Assuming I am correct in thinking of Game as underdogs in the high stakes, cut throat world of the New Wave of British Hardcore, this mini LP should change that. Because Legerdemain is one mean and sexy barrel of monkeys. The songwriting is tighter, the guitars are thrashingly murderous- with even an occasional dash of (anti) heroics- and the rhythm section sounds like it’s having, like, a shit-ton of fun. Ola H.'s vocals (with lyrics in English, Polish, and French) are as boisterously feral as they were on the debut but if anything she sounds even more uncontrollably in righteous control of the proceedings. Drummer Jonah Falco (of Fucked Up and the Happy Mondays influenced Jade Hairpins) has recorded Legerdemain to accentuate both the band’s sharp edges and its burliness, while allowing some new air (and even prettiness) in. While I adored the unrelenting Japananese hardcore worship of No One Wins, I’m not going to pretend that I don’t love the increased (or at least more easily discerned) dynamism of Legerdemain even more.
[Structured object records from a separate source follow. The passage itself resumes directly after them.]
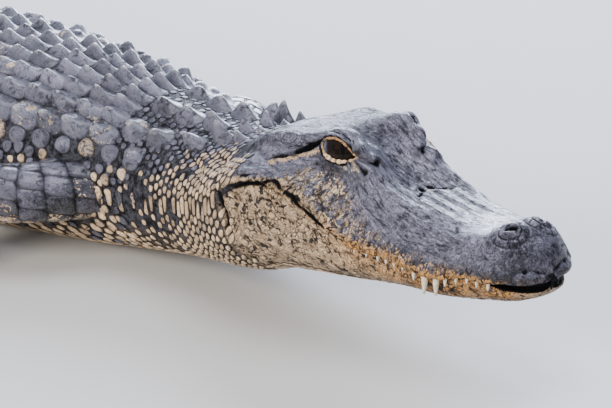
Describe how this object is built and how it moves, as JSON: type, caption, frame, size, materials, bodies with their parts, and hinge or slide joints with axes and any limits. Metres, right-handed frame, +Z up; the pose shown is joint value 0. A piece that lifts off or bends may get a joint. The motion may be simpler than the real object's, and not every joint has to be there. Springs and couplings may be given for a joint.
{
  "type": "american alligator",
  "caption": "American alligator lying on its belly on spread legs, head lifted a little with the mouth shut, tail swept to one side and tapering to its tip.",
  "frame": {"origin": "middle of the footprint's bounding box, on the floor", "axes": "+X runs from the hips over the shoulders to the snout, +Y to the animal's left, +Z up"},
  "size_m": [2.3182, 0.8914, 0.1914],
  "materials": {
    "hide": "wet scaly hide, slate above and cream below",
    "eye": "wet and glossy, very dark brown",
    "horn": "claws of dark horn and ivory teeth, smooth"
  },
  "bodies": {
    "root": {"belly": "hide", "chest": "hide", "ear_left": "hide", "ear_right": "hide", "eye_left": "eye", "eye_right": "eye", "foreleg_left_claw_1": "horn", "foreleg_left_claw_2": "horn", "foreleg_left_claw_3": "horn", "foreleg_left_foot": "hide", "foreleg_left_lower": "hide", "foreleg_left_upper": "hide", "foreleg_right_claw_1": "horn", "foreleg_right_claw_2": "horn", "foreleg_right_claw_3": "horn", "foreleg_right_foot": "hide", "foreleg_right_lower": "hide", "foreleg_right_upper": "hide", "head_upper": "hide", "hindleg_left_claw_1": "horn", "hindleg_left_claw_2": "horn", "hindleg_left_claw_3": "horn", "hindleg_left_foot": "hide", "hindleg_left_lower": "hide", "hindleg_left_upper": "hide", "hindleg_right_claw_1": "horn", "hindleg_right_claw_2": "horn", "hindleg_right_claw_3": "horn", "hindleg_right_foot": "hide", "hindleg_right_lower": "hide", "hindleg_right_upper": "hide", "jaw_lower": "hide", "neck": "hide", "pelvis": "hide", "tail_base": "hide", "tail_middle": "hide", "tail_tip": "hide"}
  },
  "joints": []
}
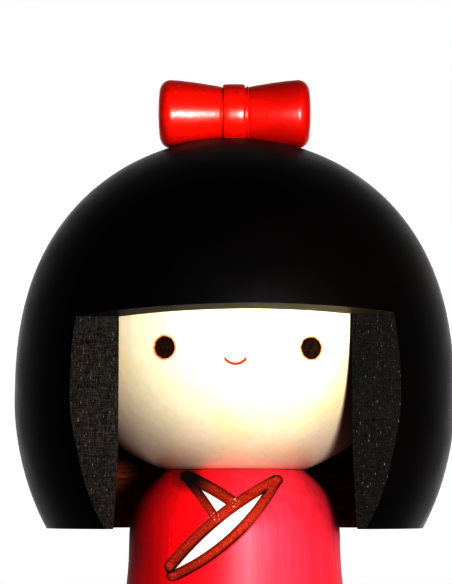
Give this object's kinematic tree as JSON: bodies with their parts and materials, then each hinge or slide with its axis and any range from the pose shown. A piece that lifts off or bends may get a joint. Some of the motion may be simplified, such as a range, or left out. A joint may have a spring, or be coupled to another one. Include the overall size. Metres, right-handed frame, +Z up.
{
  "type": "kokeshi doll",
  "caption": "Turned wooden kokeshi doll with a round black bob of hair, a white face, a red spool bow and a red kimono torso; the head turns on a neck dowel.",
  "frame": {"origin": "centre of the flat base, where the doll stands", "axes": "+Z up along the turning axis, the face looks along -Y, +X to the right of someone facing the doll"},
  "size_m": [0.08, 0.079, 0.1255],
  "materials": {
    "dyed_torso_wood": "red dye under a thin satin wax, carved collar lines left darker",
    "natural_wood": "bare",
    "face_wood": "pale wood, smooth and waxed, with burnt eyes and a painted smile",
    "black_hair_wood": "black, satin where turned and matt where sawn",
    "red_lacquered_wood": "glossy red lacquer"
  },
  "bodies": {
    "torso": {"torso": "dyed_torso_wood"},
    "head": {"neck_dowel": "natural_wood", "face_block": "face_wood", "hair_cap": "black_hair_wood", "bow_peg": "natural_wood", "bow": "red_lacquered_wood"}
  },
  "joints": [
    {"name": "head_turn", "type": "hinge", "parent": "torso", "child": "head", "pos_m": [0, 0, 0.0532], "axis": [0, 0, 1], "continuous": true}
  ]
}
Or maybe I’m just a sucker for a snare/kick combo that really pops.
Whatever the case, Game is easily amongst the best of the NWOBHC bands. Amongst the best of any current hardcore bands. And after this wily fucker of an album, any Fred or Francine Perry who tries to deny it deserves to have to travel back in time and actually live in Boston in the ‘80/’90s. See how they like that bullshit.